"Ihre einzige Waffe sind Streiks und Demonstrationen"

Polen: Geringe Wahlbeteiligung bringt rechten Flügel an die Macht


 

Rechte Parteien wurden bei den Parlamentswahlen an die Macht gebracht. Die rechts-populistische "Recht und Ordnung"-Partei (PiS) bekam 27 Prozent der Stimmen und ist damit stärkste Fraktion im Parlament, gefolgt von der neo-liberalen "Zivilen Plattform"-Partei (PO) mit 24 Prozent der Stimmen.

Dennoch zeigt die geringe Wahlbeteiligung von 40 Prozent, der tiefste Stand bisher, dass zwei Drittel der Wahlberechtigten den etablierten Parteien eine regelrechte Abfuhr erteilten. Damit bringen sie ihr Gefühl zum Ausdruck, dass keine der Parteien ihre Interessen vertritt. Das bedeutet weiter, dass die neue Regierung auf einer sehr schmalen sozialen Basis agiert – denn nur 20 Prozent der Wahlberechtigten haben wirklich für die aktuellen Regierungsparteien gestimmt. Weit davon entfernt eine starke Regierung zu bilden, wird die neue rechtspopulistisch-neoliberale-Regierung deutlicher Schwäche und Verwundbarkeit entgegenblicken. Nicht nur wird sie Probleme haben Unterstützung in der Gesellschaft zu finden, sondern es werden sich auch Konflikte in der Regierung auftun, sobald die neo-liberale Zivile Plattform (PO) unausweichlich mit der von der "Recht und Ordnungs"-Partei (PiS) versprochenen Sozialpolitik zusammenstoßen wird.

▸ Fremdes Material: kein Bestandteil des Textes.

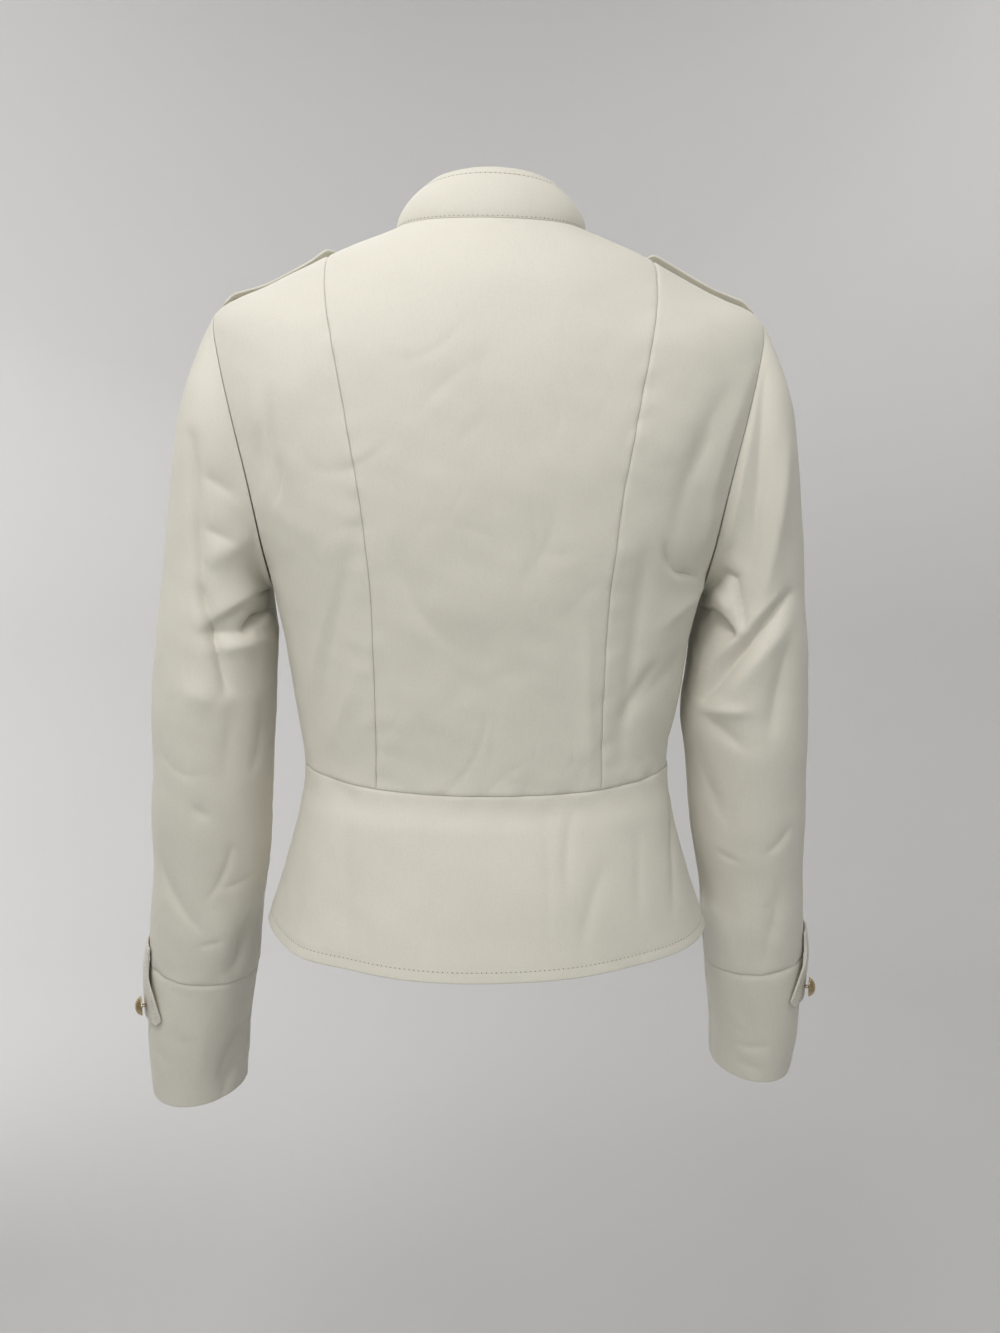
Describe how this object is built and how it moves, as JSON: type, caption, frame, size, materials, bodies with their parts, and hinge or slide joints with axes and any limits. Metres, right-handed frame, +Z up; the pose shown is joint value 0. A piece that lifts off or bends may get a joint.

Die erste Hürde für die Koalitionsregierung der PO und PiS wird ein Abkommen über die Auswahl des Kabinetts sein. Abgesehen von den Personalentscheidungen gibt es bereits Streitigkeiten über die Wirtschaftspolitik der künftigen Regierung. Während die PO sich für eine Einfachsteuer-Politik stark macht, stellt sich die PiS dagegen. Die Zivile Plattform(PO) will alles, was nicht niet- und nagelfest ist, privatisieren, wohingegen die "Recht und Ordnungs"-Partei (PiS) skeptisch zu weiteren Privatisierungen steht. Die PO hat im Programm das Fortführen weiterer sozialer Kürzungen, wobei die PiS wiederum einige Elemente der Sozialen Sicherungssysteme intakt lassen will.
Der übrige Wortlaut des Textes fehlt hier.